WHAT YOU WILL DO:
Go through the material below and copy each line where the word "from" appears.
-- begin --
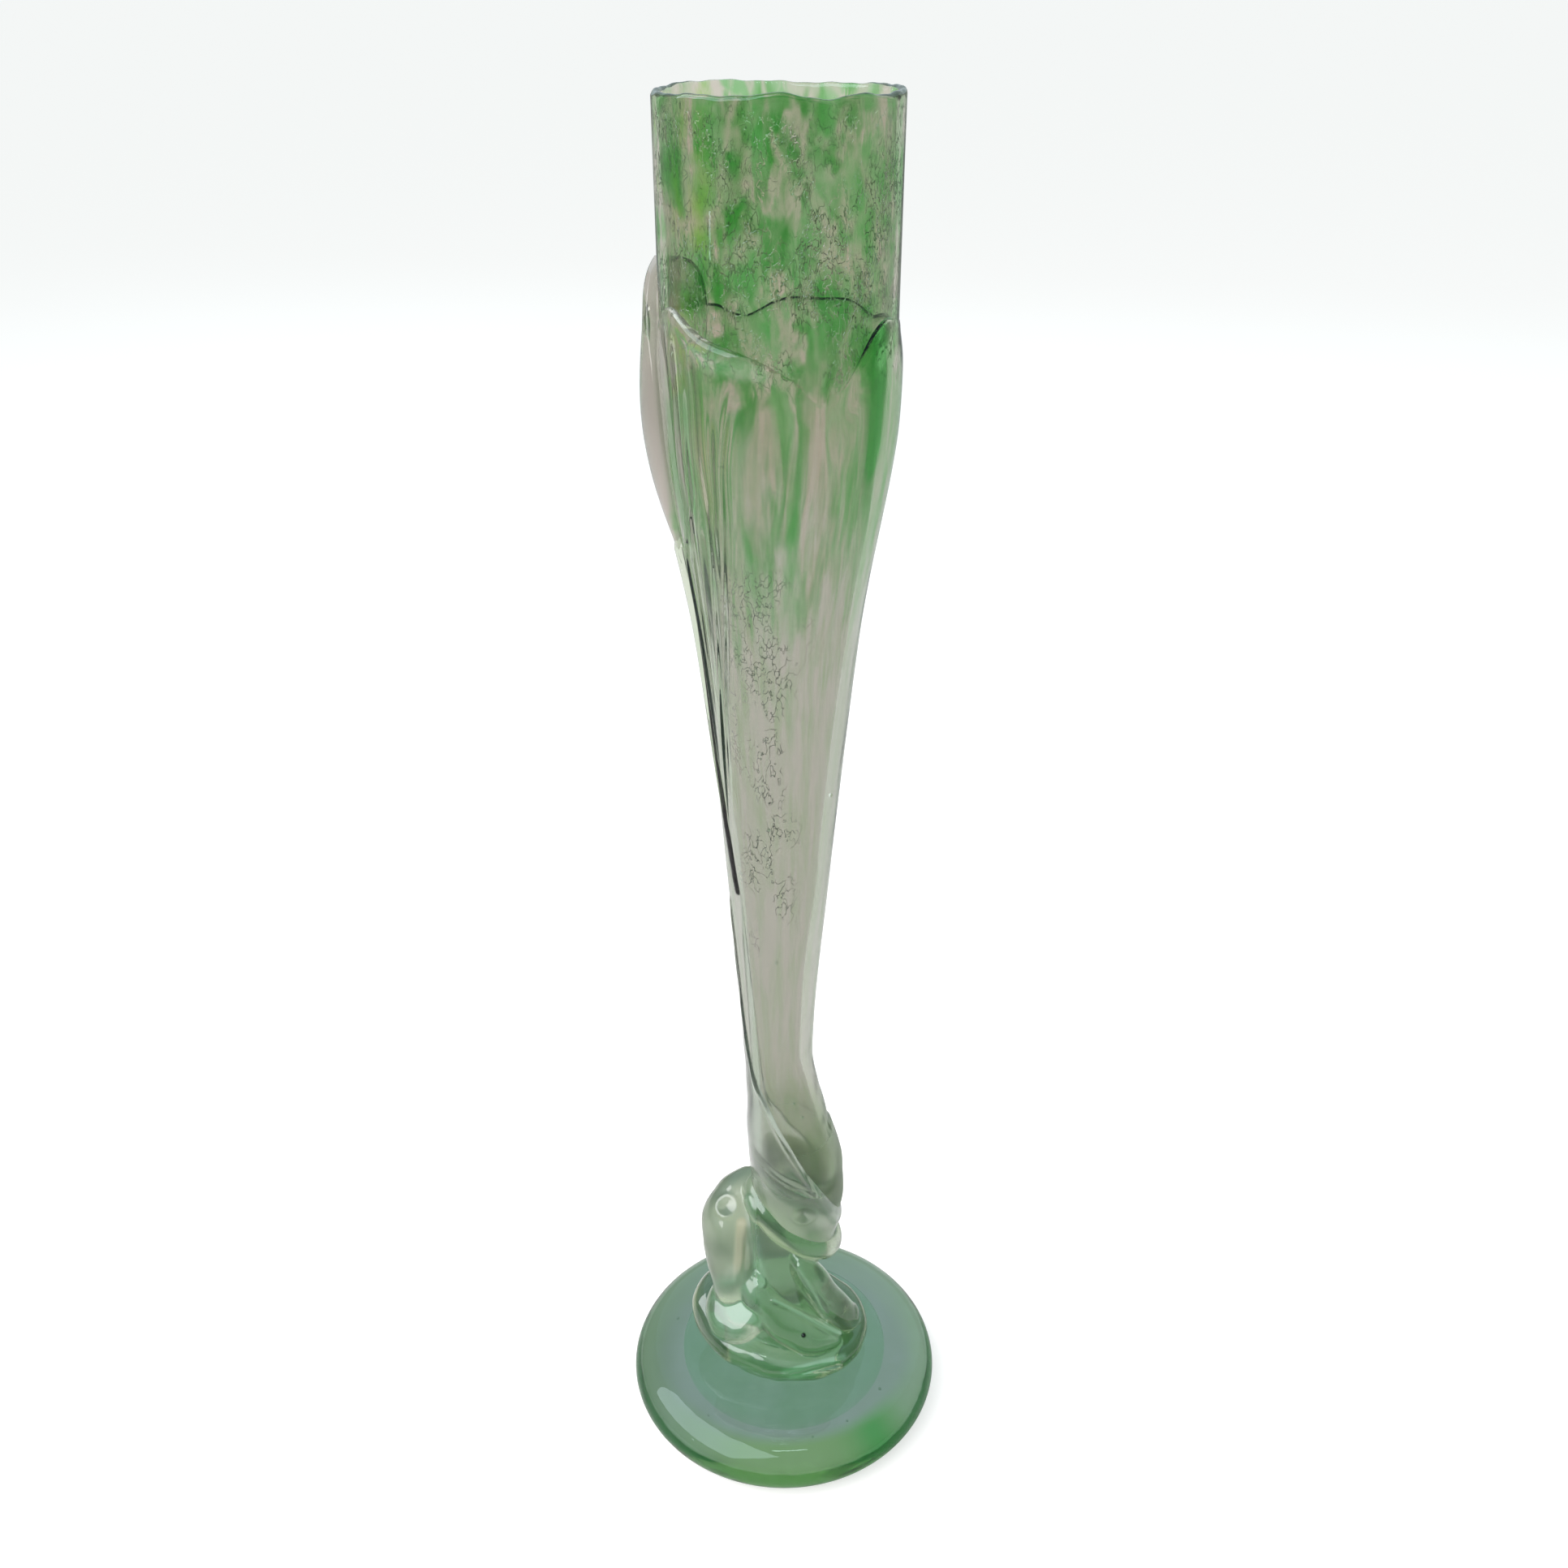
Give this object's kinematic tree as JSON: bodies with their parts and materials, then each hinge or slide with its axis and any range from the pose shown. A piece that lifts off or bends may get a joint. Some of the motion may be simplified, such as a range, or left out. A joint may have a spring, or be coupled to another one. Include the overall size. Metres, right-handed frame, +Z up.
{
  "type": "glass vase",
  "caption": "Tall slender blown glass vase with a mottled tube, a petal-lipped calyx, a side leaf and a coiled stem on a thick round foot.",
  "frame": {"origin": "centre of the round foot's underside, on the surface that the vase stands on", "axes": "+Z up along the vase, -Y to the front with the lip's valley, -X to the side with the leaf"},
  "size_m": [0.1, 0.1, 0.401],
  "materials": {
    "mottled_glass": "clear blown glass with stretched green flecks and fine wrinkles, fading to clear downwards",
    "clear_glass": "clear fire-polished glass with a faint grey tint",
    "pale_green_glass": "pale green fire-polished glass",
    "green_glass": "green cased glass"
  },
  "bodies": {
    "root": {"foot": "clear_glass", "foot_core": "green_glass", "vessel": "mottled_glass", "calyx": "clear_glass", "lower_wrap": "pale_green_glass", "stem_core": "pale_green_glass", "base_coil": "pale_green_glass", "upper_coil": "pale_green_glass", "left_loop": "clear_glass", "right_root": "pale_green_glass", "front_twist": "pale_green_glass", "side_leaf": "clear_glass", "side_trail": "clear_glass"}
  },
  "joints": []
}
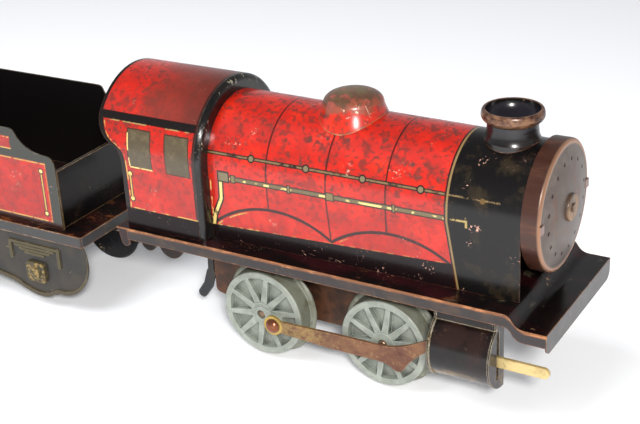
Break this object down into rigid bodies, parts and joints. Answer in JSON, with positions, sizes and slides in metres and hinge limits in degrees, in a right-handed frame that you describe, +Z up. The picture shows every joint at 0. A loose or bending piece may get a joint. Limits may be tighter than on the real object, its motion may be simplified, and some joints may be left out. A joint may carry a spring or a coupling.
{
  "type": "model train",
  "caption": "Tinplate clockwork toy locomotive with a coupled four-wheeled tender, driven by a spring motor through a gear train.",
  "frame": {"origin": "on the running surface, below the middle of the train's overall length", "axes": "+X forward towards the smokebox door, +Y to the train's left, +Z up"},
  "size_m": [0.2726, 0.0602, 0.09],
  "materials": {
    "litho_red": "lithographed tinplate, worn",
    "footplate_black": "gloss enamel, worn edges",
    "collar_black": "gloss enamel",
    "door_brown": "worn enamel over steel",
    "dome_red": "worn enamel",
    "cylinder_black": "gloss enamel",
    "motor_steel": "oxidised steel",
    "wheel_zinc": "dull cast zinc",
    "rod_steel": "rusted strip",
    "steel_bright": "turned steel",
    "spring_steel": "blued spring strip",
    "gear_brass": "stamped brass",
    "coupling_black": "blackened strip",
    "tender_red": "lithographed tinplate, worn",
    "tender_black": "gloss enamel, worn edges",
    "frame_grey": "lithographed pressed frame",
    "wheel_black": "enamelled disc"
  },
  "bodies": {
    "loco": {"footplate": "footplate_black", "boiler_shell": "litho_red", "smokebox_door": "door_brown", "chimney": "collar_black", "dome": "dome_red", "cab_shell": "litho_red", "cab_front": "collar_black", "motor_pillars": "steel_bright", "pillar_screws": "steel_bright", "footplate_screws": "steel_bright", "mainspring": "spring_steel", "drag_bracket": "coupling_black", "loco_drawbar_pin": "steel_bright", "motor_plate_right": "motor_steel", "motor_plate_left": "motor_steel", "cylinder_right": "cylinder_black", "cylinder_left": "cylinder_black"},
    "rear_wheelset": {"rear_axle": "steel_bright", "axle_pinion": "steel_bright", "rear_wheel_right": "wheel_zinc", "rear_wheel_left": "wheel_zinc", "crank_pin_right": "rod_steel", "crank_pin_left": "rod_steel"},
    "front_wheelset": {"front_axle": "steel_bright", "front_wheel_right": "wheel_zinc", "front_wheel_left": "wheel_zinc"},
    "rod_right": {"rod_right": "rod_steel"},
    "rod_left": {"rod_left": "rod_steel"},
    "mid_gears": {"mid_arbor": "steel_bright", "mid_wheel": "gear_brass", "mid_pinion": "steel_bright"},
    "great_gear": {"great_wheel": "gear_brass", "click_pin": "steel_bright"},
    "winder": {"winding_arbor": "steel_bright", "ratchet_wheel": "steel_bright"},
    "click": {"click": "steel_bright"},
    "brake": {"brake_lever": "coupling_black"},
    "drawbar": {"drawbar": "coupling_black"},
    "tender": {"tender_base": "tender_black", "tender_body": "tender_red", "tender_panel": "tender_black", "tender_front_bracket": "coupling_black", "tender_rear_bracket": "coupling_black", "tender_drawbar_pin": "steel_bright", "tender_hook_pin": "steel_bright", "tender_frame_right": "frame_grey", "tender_frame_left": "frame_grey"},
    "tender_front_wheelset": {"tender_axle_front": "steel_bright", "tender_wheel_front_right": "wheel_black", "tender_wheel_front_left": "wheel_black"},
    "tender_rear_wheelset": {"tender_axle_rear": "steel_bright", "tender_wheel_rear_right": "wheel_black", "tender_wheel_rear_left": "wheel_black"},
    "rear_hook": {"rear_hook": "coupling_black"}
  },
  "joints": [
    {"name": "rear_axle_spin", "type": "hinge", "parent": "loco", "child": "rear_wheelset", "pos_m": [0.03855, 0, 0.0163], "axis": [0, 1, 0], "continuous": true},
    {"name": "front_axle_spin", "type": "hinge", "parent": "loco", "child": "front_wheelset", "pos_m": [0.08205, 0, 0.0163], "axis": [0, 1, 0], "continuous": true},
    {"name": "rod_right_crank", "type": "hinge", "parent": "rear_wheelset", "child": "rod_right", "pos_m": [0.04391, -0.0236, 0.0144], "axis": [0, 1, 0], "continuous": true},
    {"name": "rod_left_crank", "type": "hinge", "parent": "rear_wheelset", "child": "rod_left", "pos_m": [0.04045, 0.0236, 0.02166], "axis": [0, 1, 0], "continuous": true},
    {"name": "mid_gear_spin", "type": "hinge", "parent": "loco", "child": "mid_gears", "pos_m": [0.04208, 0, 0.03344], "axis": [0, 1, 0], "continuous": true},
    {"name": "great_gear_spin", "type": "hinge", "parent": "loco", "child": "great_gear", "pos_m": [0.0623, 0, 0.046], "axis": [0, 1, 0], "continuous": true},
    {"name": "winding", "type": "hinge", "parent": "great_gear", "child": "winder", "pos_m": [0.0623, 0, 0.046], "axis": [0, 1, 0], "continuous": true},
    {"name": "click_lift", "type": "hinge", "parent": "great_gear", "child": "click", "pos_m": [0.0651, -0.0069, 0.0556], "axis": [0, 1, 0], "range_deg": [0, 14]},
    {"name": "brake_swing", "type": "hinge", "parent": "loco", "child": "brake", "pos_m": [0.0183, -0.0081, 0.03], "axis": [0, 1, 0], "range_deg": [-6, 10]},
    {"name": "drawbar_swing", "type": "hinge", "parent": "loco", "child": "drawbar", "pos_m": [-0.0057, 0, 0.0234], "axis": [0, 0, 1], "range_deg": [-12, 12]},
    {"name": "tender_swing", "type": "hinge", "parent": "drawbar", "child": "tender", "pos_m": [-0.0357, 0, 0.0234], "axis": [0, 0, 1], "range_deg": [-12, 12]},
    {"name": "tender_front_spin", "type": "hinge", "parent": "tender", "child": "tender_front_wheelset", "pos_m": [-0.0527, 0, 0.0128], "axis": [0, 1, 0], "continuous": true},
    {"name": "tender_rear_spin", "type": "hinge", "parent": "tender", "child": "tender_rear_wheelset", "pos_m": [-0.1027, 0, 0.0128], "axis": [0, 1, 0], "continuous": true},
    {"name": "rear_hook_swing", "type": "hinge", "parent": "tender", "child": "rear_hook", "pos_m": [-0.1263, 0, 0.0234], "axis": [0, 0, 1], "range_deg": [-30, 30]}
  ],
  "couplings": [
    {"joint": "rod_right_crank", "follows": "rear_axle_spin", "ratio": -1},
    {"joint": "rod_left_crank", "follows": "rear_axle_spin", "ratio": -1},
    {"joint": "mid_gear_spin", "follows": "rear_axle_spin", "ratio": -0.38889},
    {"joint": "great_gear_spin", "follows": "rear_axle_spin", "ratio": 0.083333}
  ]
}
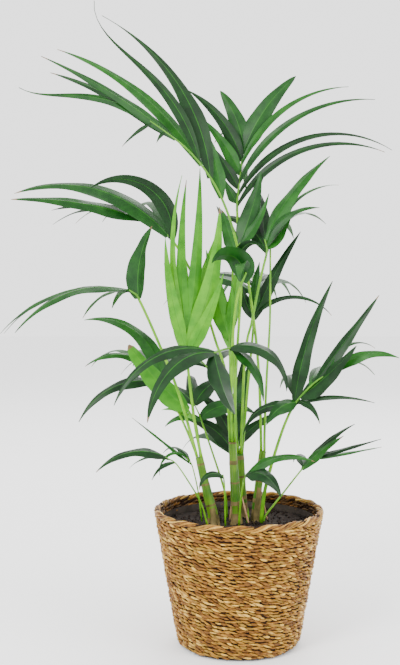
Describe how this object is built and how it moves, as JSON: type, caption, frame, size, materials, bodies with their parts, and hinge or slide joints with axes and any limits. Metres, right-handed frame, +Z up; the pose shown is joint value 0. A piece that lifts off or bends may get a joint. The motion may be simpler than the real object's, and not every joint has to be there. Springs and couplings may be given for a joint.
{
  "type": "potted palm",
  "caption": "Potted kentia palm: a clump of young green fronds in a tapered basket woven from seagrass.",
  "frame": {"origin": "centre of the basket's flat underside, on the floor", "axes": "+Z up; the pictured front faces -Y, with +X to the right"},
  "size_m": [0.5864, 0.5467, 0.9185],
  "materials": {
    "seagrass": "matte",
    "liner": "satin",
    "soil": "matte",
    "stem": "satin",
    "petiole": "satin",
    "leaf": "satin",
    "young_leaf": "satin",
    "sheath": "matte"
  },
  "bodies": {
    "root": {"basket": "seagrass", "liner": "liner", "soil": "soil", "stem_left": "stem", "stem_centre": "stem", "stem_right": "stem", "stem_back": "stem", "shoot": "petiole", "sheath_front": "sheath", "sheath_centre": "sheath", "sheath_right": "sheath", "sheath_left": "sheath", "petiole_top_left": "petiole", "petiole_upper_left": "petiole", "petiole_left": "petiole", "petiole_dark_left": "petiole", "petiole_pale_left": "petiole", "petiole_young_left": "petiole", "petiole_front": "petiole", "petiole_hooded": "petiole", "petiole_young_centre": "petiole", "petiole_top_right": "petiole", "petiole_upright_centre": "petiole", "petiole_right_mid": "petiole", "petiole_right_thin": "petiole", "petiole_back": "petiole", "petiole_back_left": "petiole", "petiole_low_dark": "petiole", "petiole_low_back": "petiole", "petiole_right": "petiole", "petiole_low_right": "petiole", "petiole_low_front": "petiole", "petiole_tiny": "petiole", "petiole_low_left": "petiole", "petiole_sprig_left": "petiole", "frond_top_left": "leaf", "frond_upper_left": "leaf", "frond_left": "leaf", "frond_dark_left": "leaf", "frond_pale_left": "young_leaf", "frond_young_left": "young_leaf", "frond_front": "leaf", "frond_hooded": "leaf", "frond_young_centre": "young_leaf", "frond_top_right": "leaf", "frond_upright_centre": "leaf", "frond_right_mid": "leaf", "frond_right_thin": "leaf", "frond_back": "leaf", "frond_back_left": "leaf", "frond_low_dark": "leaf", "frond_low_back": "leaf", "frond_right": "leaf", "frond_low_right": "leaf", "frond_low_front": "leaf", "frond_tiny": "leaf", "frond_low_left": "leaf", "frond_sprig_left": "leaf"}
  },
  "joints": []
}
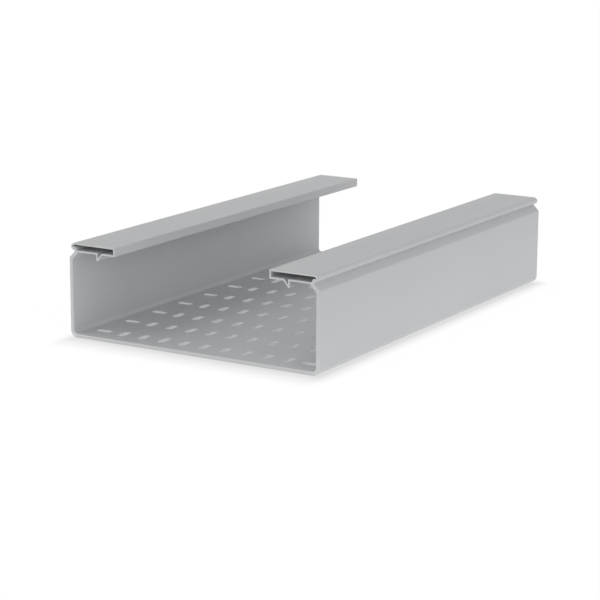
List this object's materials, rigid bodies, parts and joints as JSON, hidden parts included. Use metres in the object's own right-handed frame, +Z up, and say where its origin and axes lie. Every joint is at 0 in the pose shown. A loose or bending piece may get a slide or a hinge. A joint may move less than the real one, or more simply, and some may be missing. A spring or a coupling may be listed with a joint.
{
  "type": "perforated plastic cable tray",
  "caption": "Straight length of grey plastic cable tray: an open channel with a slotted floor, side walls, and hollow inturned rims whose outer grooves take a clip-on cover.",
  "frame": {"origin": "centre of the tray's underside, half way along its length", "axes": "+X across the tray to the right wall, +Y along the tray, +Z up towards the open side between the rims"},
  "size_m": [0.3, 0.5, 0.1],
  "materials": {
    "grey_plastic": "satin, light grey, with faint lines along the extrusion"
  },
  "bodies": {
    "root": {"tray": "grey_plastic"}
  },
  "joints": []
}
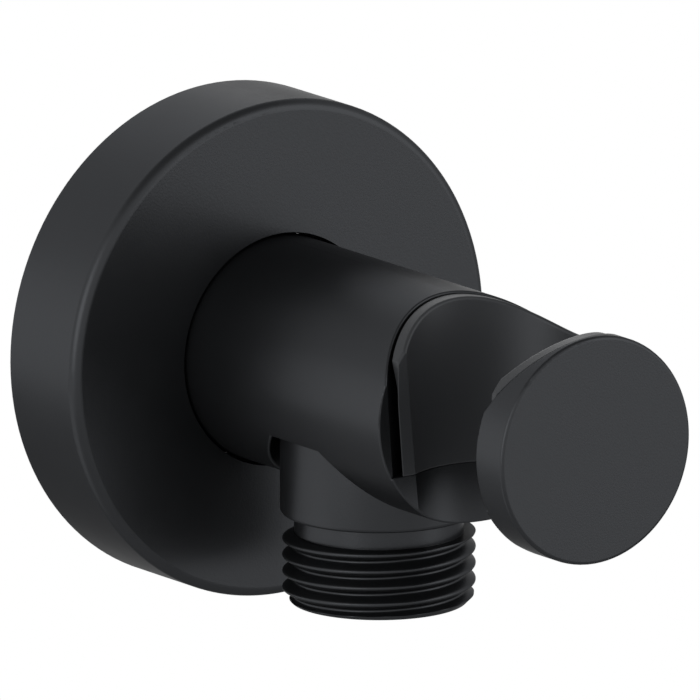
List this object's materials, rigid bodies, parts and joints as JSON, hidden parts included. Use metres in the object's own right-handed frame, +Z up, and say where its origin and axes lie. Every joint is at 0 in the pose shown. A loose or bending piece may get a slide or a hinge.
-- end --
EXERCISE RESULT:
Give this object's kinematic tree as JSON: bodies with their parts and materials, then each hinge or slide with its axis and any range from the pose shown. A piece that lifts off or bends may get a joint. Some of the motion may be simplified, such as a range, or left out. A joint may have a spring, or be coupled to another one. Include the overall size. Metres, right-handed frame, +Z up.
  "caption": "Potted kentia palm: a clump of young green fronds in a tapered basket woven from seagrass.",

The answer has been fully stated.